With the establishment of the Child Poverty Council by state legislation in 2004, Connecticut became the first state in the nation to set a goal of reducing child poverty — by half by 2014. In 2003 (the baseline year for the Council), 10.8% of Connecticut’s children in families (“related children”) had incomes below the poverty line. The state set a goal of reducing the poverty rate to only 5% of children in 2014. Connecticut’s poverty rate for children in families (14.8% in 2011) has significantly worsened over the last decade (the 2001 rate was 9.7%). To meet the goal of reducing child poverty by half, Connecticut must reverse course dramatically, according to Connecticut Voices.

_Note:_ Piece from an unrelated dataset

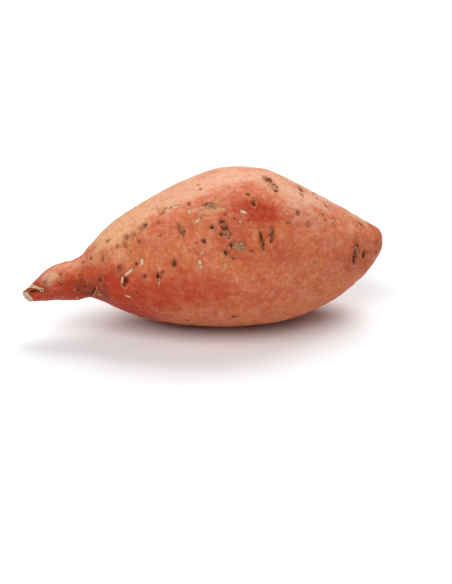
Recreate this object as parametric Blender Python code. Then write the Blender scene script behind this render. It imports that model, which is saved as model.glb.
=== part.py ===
"""Sweet potato: one whole storage root in its skin, lying on its belly as picked.

The root lies along X, with its cut stalk at -X and its blunt tail end at +X. It grew as one
piece, so it is one solid: a swollen belly, a narrower neck that ends in the cut stalk,
shallow furrows along its length, soft swellings and hollows, and the dented scars that
side roots leave. Units are metres, +Z is up, and the root rests on a small flat spot at
Z = 0. Places on the skin are given as a share of the length from the stalk, and as an
angle round the root in degrees, from 0 at the top through 90 at the front (-Y).
"""

import math
import random

import bmesh
import bpy
import numpy as np

# Driving sizes of the whole root
LENGTH = 0.176
THICKNESS = 0.078
WIDTH_PER_HEIGHT = 1.05
FLAT_DEPTH = 0.0011

# How finely the surface is divided: sides round the root, and rings from end to end,
# which stand closer where the root is thin
SIDES = 72
RINGS = 80
RING_STEP_AT_TIP = 0.0009
RING_STEP_PER_RADIUS = 0.05
STEPS_PER_STATION = 40

# The form, from the cut stalk to the blunt end. Each station gives its place along the
# length as a share of LENGTH, then its radius, the height of its centre and its sway
# towards the back (+Y) as shares of THICKNESS.
STATIONS = np.array(
    (
        (0.014, 0.000, 0.297, -0.108),
        (0.014, 0.013, 0.297, -0.108),
        (0.014, 0.026, 0.297, -0.108),
        (0.016, 0.033, 0.297, -0.108),
        (0.023, 0.040, 0.299, -0.107),
        (0.034, 0.046, 0.304, -0.105),
        (0.050, 0.062, 0.320, -0.100),
        (0.080, 0.092, 0.348, -0.092),
        (0.120, 0.112, 0.362, -0.080),
        (0.158, 0.124, 0.372, -0.068),
        (0.182, 0.150, 0.399, -0.060),
        (0.215, 0.205, 0.421, -0.050),
        (0.265, 0.277, 0.430, -0.038),
        (0.330, 0.350, 0.441, -0.025),
        (0.410, 0.418, 0.457, -0.012),
        (0.500, 0.473, 0.479, 0.000),
        (0.590, 0.498, 0.489, 0.006),
        (0.680, 0.478, 0.478, 0.008),
        (0.765, 0.414, 0.453, 0.008),
        (0.840, 0.331, 0.437, 0.004),
        (0.905, 0.241, 0.438, 0.000),
        (0.950, 0.163, 0.450, -0.002),
        (0.978, 0.107, 0.473, -0.002),
        (0.994, 0.062, 0.489, 0.000),
        (1.000, 0.000, 0.498, 0.000),
    )
)

# The stalk was cut at a slant: how far the cut runs back towards the belly for each
# metre down and for each metre to the front, and the share of the length it fades over
CUT_DOWN = 0.4
CUT_FRONT = 0.8
CUT_FADE = 0.03

# Shallow furrows: how many lobes go round the root, how deep they are as a share of the
# radius, where the first crest lies, and how far they turn from end to end. They are
# deeper on the neck, where the skin draws together.
LOBES = ((2, 0.010, 20.0, 40.0), (3, 0.010, 75.0, 60.0), (5, 0.012, 28.0, 30.0))
NECK_LOBES = 4.0
NECK_SHARE = 0.08

# Soft swellings (+) and hollows (-): share of the length, angle round the root, half the
# length and half the width they cover, and their height
SWELLINGS = (
    (0.100, 25.0, 0.008, 0.008, 0.0009),
    (0.186, 125.0, 0.004, 0.014, -0.0013),
    (0.300, 32.0, 0.018, 0.010, 0.0012),
    (0.440, 30.0, 0.022, 0.010, 0.0013),
    (0.580, 22.0, 0.020, 0.010, 0.0012),
    (0.640, 42.0, 0.014, 0.011, -0.0018),
    (0.690, -6.0, 0.006, 0.010, 0.0008),
    (0.760, 30.0, 0.018, 0.009, 0.0012),
    (0.900, 40.0, 0.012, 0.008, 0.0009),
    (0.500, 95.0, 0.022, 0.014, 0.0009),
    (0.820, 110.0, 0.014, 0.012, -0.0010),
    (0.350, 215.0, 0.020, 0.014, -0.0012),
    (0.550, 262.0, 0.024, 0.014, 0.0012),
    (0.720, 235.0, 0.014, 0.012, -0.0014),
    (0.450, 315.0, 0.018, 0.012, -0.0012),
    (0.800, 300.0, 0.016, 0.012, 0.0011),
)

# Scars of side roots are dents that lie across the root. These are on the front: share of
# the length, angle round the root, and length across the root in metres.
FRONT_SCARS = (
    (0.104, 41.0, 0.004),
    (0.150, 97.0, 0.004),
    (0.204, 86.0, 0.004),
    (0.216, 50.0, 0.005),
    (0.266, 82.0, 0.006),
    (0.284, 46.0, 0.006),
    (0.287, 73.0, 0.007),
    (0.298, 36.0, 0.006),
    (0.316, 65.0, 0.005),
    (0.326, 32.0, 0.006),
    (0.369, 76.0, 0.009),
    (0.376, 16.0, 0.007),
    (0.398, 70.0, 0.006),
    (0.424, 47.0, 0.007),
    (0.450, 28.0, 0.005),
    (0.468, 73.0, 0.007),
    (0.478, 59.0, 0.005),
    (0.504, 50.0, 0.005),
    (0.510, 33.0, 0.009),
    (0.537, 54.0, 0.009),
    (0.566, 67.0, 0.008),
    (0.619, 35.0, 0.006),
    (0.630, 63.0, 0.009),
    (0.658, 60.0, 0.008),
    (0.676, 16.0, 0.009),
    (0.711, 36.0, 0.006),
    (0.765, 47.0, 0.005),
    (0.767, 5.0, 0.005),
    (0.842, 36.0, 0.005),
    (0.905, 75.0, 0.008),
    (0.932, 24.0, 0.005),
    (0.935, 79.0, 0.005),
)

# On the back and below they stand in rows along the root, the way side roots grow: the
# angle of each row, how many scars it has, where along the root they lie, how far a scar
# strays from its even place, and the shortest and longest scar
SCAR_ROWS = (150.0, 205.0, 238.0, 270.0, 300.0, 335.0)
SCARS_PER_ROW = 6
ROW_START = 0.20
ROW_END = 0.92
STRAY_SHARE = 0.035
STRAY_TURN = 9.0
SCAR_LENGTHS = (0.005, 0.009)
SEED = 7

# The section of a scar: half its width along the root, and its depth per length across
SCAR_HALF_WIDTH = 0.0022
SCAR_DEPTH = 0.12

# Below this radius every bump is made smaller, so the thin ends stay whole
THIN_RADIUS = 0.004


def smooth_path(stations, count):
    """Sections on one smooth curve through the stations, closer where the root is thin."""
    step = np.diff(stations, axis=0)
    reach = np.concatenate(([0.0], np.cumsum(np.linalg.norm(step, axis=1) ** 0.5)))
    slope = np.gradient(stations, reach, axis=0)
    fine = np.linspace(0.0, reach[-1], STEPS_PER_STATION * len(stations))
    left = np.clip(np.searchsorted(reach, fine, side="right") - 1, 0, len(reach) - 2)
    gap = (reach[left + 1] - reach[left])[:, None]
    t = (fine[:, None] - reach[left][:, None]) / gap
    curve = (
        (2 * t**3 - 3 * t**2 + 1) * stations[left]
        + (t**3 - 2 * t**2 + t) * gap * slope[left]
        + (3 * t**2 - 2 * t**3) * stations[left + 1]
        + (t**3 - t**2) * gap * slope[left + 1]
    )
    run = np.linalg.norm(np.diff(curve[:, :2], axis=0), axis=1)
    wanted = RING_STEP_AT_TIP + RING_STEP_PER_RADIUS * curve[1:, 1]
    walked = np.concatenate(([0.0], np.cumsum(run / wanted)))
    even = np.linspace(0.0, walked[-1], count)
    return np.stack([np.interp(even, walked, column) for column in curve.T], axis=1)


def all_scars():
    """The scars on the front, and the rows on the back and below."""
    draw = random.Random(SEED)
    scars = list(FRONT_SCARS)
    for row in SCAR_ROWS:
        for share in np.linspace(ROW_START, ROW_END, SCARS_PER_ROW):
            scars.append(
                (
                    share + draw.uniform(-STRAY_SHARE, STRAY_SHARE),
                    row + draw.uniform(-STRAY_TURN, STRAY_TURN),
                    draw.uniform(*SCAR_LENGTHS),
                )
            )
    return scars


def bell(share, turn, radius, spot, half_length, half_width):
    """1 in the middle of a spot on the skin, falling smoothly to 0 outside it."""
    along = (share - spot[0]) * LENGTH / half_length
    across = math.remainder(turn - math.radians(spot[1]), 2.0 * math.pi) * radius / half_width
    return math.exp(-along * along - across * across)


def skin_height(share, turn, radius, scars):
    """How far the skin stands out from a plain round section, in metres."""
    neck = 1.0 + NECK_LOBES * math.exp(-share / NECK_SHARE)
    height = 0.0
    for count, depth, crest, twist in LOBES:
        wave = math.cos(count * (turn - math.radians(crest + twist * share)))
        height += radius * depth * neck * wave
    for spot in SWELLINGS:
        height += spot[4] * bell(share, turn, radius, spot, spot[2], spot[3])
    for spot in scars:
        half_across = 0.5 * spot[2]
        dent = bell(share, turn, radius, spot, SCAR_HALF_WIDTH, half_across)
        height -= SCAR_DEPTH * spot[2] * dent
    return height * min(1.0, radius / THIN_RADIUS)


def root_mesh():
    """A globe whose poles are the two ends, drawn out through the sections."""
    sections = STATIONS * (1.0, THICKNESS, THICKNESS, THICKNESS)
    sections[:, 0] = (sections[:, 0] - 0.5) * LENGTH
    path = smooth_path(sections, RINGS + 1)
    scars = all_scars()
    mesh = bmesh.new()
    bmesh.ops.create_uvsphere(mesh, u_segments=SIDES, v_segments=RINGS, radius=1.0)
    for vert in mesh.verts:
        ring = round(math.acos(max(-1.0, min(1.0, -vert.co.z))) / math.pi * RINGS)
        turn = math.atan2(vert.co.y, vert.co.x)
        along, radius, height, sway = path[ring]
        share = along / LENGTH + 0.5
        reach = radius + skin_height(share, turn, radius, scars)
        front = reach * WIDTH_PER_HEIGHT * math.sin(turn)
        up = reach * math.cos(turn)
        fade = math.exp(-(share - STATIONS[0, 0]) / CUT_FADE)
        slant = (CUT_FRONT * front - CUT_DOWN * up) * fade
        vert.co = (along + slant, sway - front, max(height + up - FLAT_DEPTH, 0.0))
    bmesh.ops.recalc_face_normals(mesh, faces=mesh.faces)
    return mesh


def put_in_the_middle(mesh):
    """Moves the root so that its box is centred on X = 0 and Y = 0."""
    places = np.array([vert.co[:] for vert in mesh.verts])
    middle = 0.5 * (places.min(axis=0) + places.max(axis=0))
    bmesh.ops.translate(mesh, verts=mesh.verts, vec=(-middle[0], -middle[1], 0.0))


def skin_material():
    """The coppery red skin, dry and slightly dull."""
    material = bpy.data.materials.new("sweet potato skin")
    material.use_nodes = True
    shader = material.node_tree.nodes["Principled BSDF"]
    shader.inputs["Base Color"].default_value = (0.45, 0.13, 0.07, 1.0)
    shader.inputs["Roughness"].default_value = 0.62
    return material


def main():
    for item in list(bpy.data.objects):
        bpy.data.objects.remove(item)
    mesh = root_mesh()
    put_in_the_middle(mesh)
    data = bpy.data.meshes.new("sweet_potato")
    mesh.to_mesh(data)
    mesh.free()
    data.shade_smooth()
    data.materials.append(skin_material())
    root = bpy.data.objects.new("sweet_potato", data)
    group = bpy.data.collections.new("sweet potato")
    bpy.context.scene.collection.children.link(group)
    group.objects.link(root)


main()
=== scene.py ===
# %% [markdown]
# # A sweet potato, from a plain solid to its skin
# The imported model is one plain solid: the whole root, with its belly, neck, cut stalk and soft
# dents. Here it gets its real skin: a mesh fine enough for the scars that side roots leave, a
# material that is coppery, mottled and a little dusty, a stalk cut clean through its fibres, a
# torn strip on the neck and a few dry rootlets. Everything is in metres, in the solid's frame.

import math
import random

import bmesh
import bpy
import numpy as np
from mathutils import Matrix, Vector, noise
from mathutils.bvhtree import BVHTree


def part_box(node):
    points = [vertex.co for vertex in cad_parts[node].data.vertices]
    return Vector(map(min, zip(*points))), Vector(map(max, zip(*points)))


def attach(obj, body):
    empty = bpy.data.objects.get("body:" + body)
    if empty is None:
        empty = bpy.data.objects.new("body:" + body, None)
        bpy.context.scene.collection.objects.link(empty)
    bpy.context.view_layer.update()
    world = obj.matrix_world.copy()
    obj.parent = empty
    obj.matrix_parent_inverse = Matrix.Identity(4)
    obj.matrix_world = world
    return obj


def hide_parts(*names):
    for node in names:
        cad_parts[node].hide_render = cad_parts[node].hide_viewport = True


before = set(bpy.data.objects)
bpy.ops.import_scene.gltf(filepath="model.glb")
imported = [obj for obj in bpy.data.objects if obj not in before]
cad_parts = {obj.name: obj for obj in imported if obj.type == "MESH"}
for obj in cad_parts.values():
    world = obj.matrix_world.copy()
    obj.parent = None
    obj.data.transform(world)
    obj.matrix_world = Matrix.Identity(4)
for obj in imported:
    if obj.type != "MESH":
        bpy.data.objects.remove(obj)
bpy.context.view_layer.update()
plain_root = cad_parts["sweet_potato"]
stalk_end, tail_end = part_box("sweet_potato")
LENGTH = tail_end.x - stalk_end.x
print(f"the root is {LENGTH * 1000:.0f} mm long, {len(plain_root.data.polygons)} triangles")

# %% [markdown]
# ## The camera
# The root is seen from the front and a little above, a few degrees round towards its stalk,
# through a long lens, so its two ends keep nearly the same scale. The camera is placed on a
# line from the point it looks at, which is easier to tune than three coordinates: one angle
# round the root, one angle up, and a distance.

# %% Place the camera
MM = 0.001
AZIMUTH = math.radians(-8.0)
ELEVATION = math.radians(25.0)
LOOK_AT = Vector((0.0085, -0.0187, 0.0222))
DISTANCE = 0.7754
LENS = 100.0
SENSOR = 36.0

toward_camera = Vector(
    (
        math.sin(AZIMUTH) * math.cos(ELEVATION),
        -math.cos(AZIMUTH) * math.cos(ELEVATION),
        math.sin(ELEVATION),
    )
)
camera = bpy.data.objects.new("camera", bpy.data.cameras.new("camera"))
camera.data.lens = LENS
camera.data.sensor_width = SENSOR
camera.data.clip_start = 0.01
camera.location = LOOK_AT + toward_camera * DISTANCE
camera.rotation_euler = (-toward_camera).to_track_quat("-Z", "Y").to_euler()
bpy.context.scene.collection.objects.link(camera)
bpy.context.scene.camera = camera
print(f"the camera stands {DISTANCE * 1000:.0f} mm away, behind a {LENS:.0f} mm lens")

# %% [markdown]
# ## The studio
# The root lies on white paper between two large soft panels. One hangs in front on the side
# of the neck, and lights the shoulder and the belly. The other hangs behind, on the side of
# the tail, and leaves a pale sheen along the top. Both hang high, so the underside goes dark
# and red. The world is a dim white that fills the shadows.

# %% Paper and light
PAPER_SIZE = 6.0
PAPER_WHITE = (0.92, 0.94, 0.96, 1.0)
WORLD_WHITE = (1.0, 1.0, 1.0, 1.0)
WORLD_STRENGTH = 0.22
bm = bmesh.new()
bmesh.ops.create_grid(bm, x_segments=2, y_segments=2, size=PAPER_SIZE / 2)
paper_mesh = bpy.data.meshes.new("paper")
bm.to_mesh(paper_mesh)
bm.free()
paper = bpy.data.objects.new("paper", paper_mesh)
bpy.context.scene.collection.objects.link(paper)
paper_look = bpy.data.materials.new("white paper")
paper_look.use_nodes = True
paper_shader = paper_look.node_tree.nodes["Principled BSDF"]
paper_shader.inputs["Base Color"].default_value = PAPER_WHITE
paper_shader.inputs["Roughness"].default_value = 0.9
paper_mesh.materials.append(paper_look)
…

Nationwide, the American Community Survey estimated that 15.9% of all Americans (48.5 million) lived in poverty in 2011, a statistically significant increase from 15.3% in 2010. Among children under 18, 22.5% (16.4 million) were under the poverty line in 2011, up from 21.6% in 2010. Median household income also declined nationally, from $51,144 in 2010 to $50,042 in 2011.

“We’re hopeful that recent state actions like the state Earned Income Tax Credit for low-income workers and efforts to generate jobs will begin to reduce poverty, and we’re hoping that the Governor and legislature will seek to do more in the coming year in light of this increase,” said Jim Horan, Executive Director of the Connecticut Association for Human Services.

Median household income in Connecticut was $65,753 in 2011. This was a decline from the income level prior to the recession in 2007, when the median household income was $71,429. However, the 2011 income estimate was not statistically different from the 2010 estimate.

See the CT Voices fact sheet for detailed survey results for Connecticut, its counties, Congressional districts, and cities; evaluation of the statistical significance of changes in local, state, and national estimates; and background on the measures. Note: Unless a change in Census estimates over time is statistically significant, it is not accurate to say that poverty has increased or declined in a city, county, or state.